Take your "never cheat" if you want. If you're after simple rules instead of judgment calls, you might also consider only flinching when the brick is definitely positively going to hit you in the face.


"That's all fine and well as a point of theory, but as a practical matter, when have I ever actually been in a situation where cheating on an exam was the right thing to do?"

Yeah, I haven't gone through life righteously cheating on exams either. But maybe it has more to do with the situations I've been in, and not so much a fundamental drive to do what society says is the "honorable" thing. Maybe if I was in the bottom decile in high school, competing with the people around me to not be the one who fails, and everyone else in my decile was cheating, and the risk of getting caught wasn't too high...well it could easily be not just selfishly optimal, but in fact even socially optimal for me to cheat. Is academic honesty about fairness? What could possibly feel less fair than me failing because everyone around me cheated?

Therefore do not be so quick to assume that in practice cheating is pretty much always wrong just because it has been for you, and do not be so eager to judge the cheating of people who have found themselves in very different situations from yours.

Do you feel differently? Do you feel like you would never cheat? Should never cheat? Something to chew on.


NB: I can think of two important objections to this and the Rules versus objectives post more generally. First, as a practical matter, simple rules can perhaps be ingrained into behavior more readily than more complicated ones, and may actually be a more effective channel to align individual behavior with socially optimal behavior. The other objection has to do with equilibrium selection in what is really a repeated game. These are topics for another time though, and are more caveats than contradictions to the above content.


  1. I have yet to read your posts on lying, but I imagine you present a similar scenario. Is it always wrong to lie? No. There are plenty of situations were lying is in fact the right thing to do. For some strange reason, the cheating issue seems to be different, although I'm not sure why. I'll have to ruminate over this one for a while.

    I think the real problem with an exam that has a sole purpose of ranking students relatively is that it creates the "smart for one, dumb for all" problem. There is an incentive for one person to cheat to improve their relative position, but if everyone cheats then what's the point (no one's relative position changes). I believe Robert Frank described a version of this scenario in his book Luxury Fever. I'm often amazed at the "smart for one, dumb for all" phenomenon in the workplace. It's smart for one person to work late into the evening to stand out relative to their peers, but when everyone does it no one is better off relatively and everyone is worse off in absolute terms.

  2. Greg,

    See second cheating post for more on this.

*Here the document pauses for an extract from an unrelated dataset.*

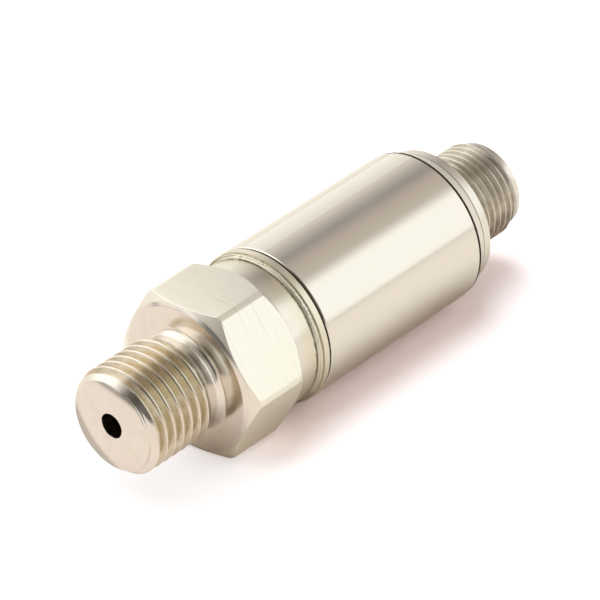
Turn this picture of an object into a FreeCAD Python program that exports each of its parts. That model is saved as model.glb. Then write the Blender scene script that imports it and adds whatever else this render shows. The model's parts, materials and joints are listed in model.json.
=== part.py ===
"""Pressure transmitter with a G 1/4 male process thread and an M12 x 1 male plug.

Millimetres. The part lies along +X: the origin is the centre of the pressure port's
mouth, +X runs from the port to the plug, +Z is up, and two hex flats face +Z and -Z.
The two fine threads are stated by their crest cylinders, run-outs and undercuts.
"""
import FreeCAD, Part
import math
import os

V = FreeCAD.Vector
X_AXIS = V(1, 0, 0)

# ---- clearances -----------------------------------------------------------------------
slip_clear = 0.03          # radial, turned parts that slide into each other
bay_clear = 0.10           # radial, boards and moulded parts in the metal bays
seal_clear = 0.02          # an O-ring to the wall it is squeezed against
slot_clear = 0.06          # board tabs in their slots, board edges in their grooves
moulded_clear = 0.01       # contact pins in the insert moulded round them
solder_clear = 0.05        # pin tails in the plated holes of the terminal board
end_play = 0.10            # axial, what is trapped between two shoulders

# ---- process thread stud: G 1/4 A, ISO 228-1 ------------------------------------------
port_r = 1.55
g14_major_r = 13.157 / 2
lead_chamfer = 0.93        # 45 degrees, crest to the stud's flat face
stud_length = 12.0         # port mouth to the sealing shoulder
thread_length = 8.3        # crest cylinder, from the lead chamfer
undercut_depth = 0.98      # below the crests
runout_length = 0.55
root_fillet = 1.02         # undercut into the sealing shoulder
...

    You're imagining the (often realistic) scenario where everyone cares about their own test score, so they cheat to improve it, but collectively it gets them nowhere. In your situation, each individual has a dominant strategy (cheat) which drives them unequivocally to the equilibrium where everyone cheats. That's fine, and very important -- as rows of fans standing uncomfortably at the football game will testify to -- but it's actually not what's driving my argument. In my argument, we are able to get these results even *assuming* people care about social welfare. In this world, there are actually 2 equilibria, "all cheat" and "no cheat," and they are both socially optimal given everyone else's behavior.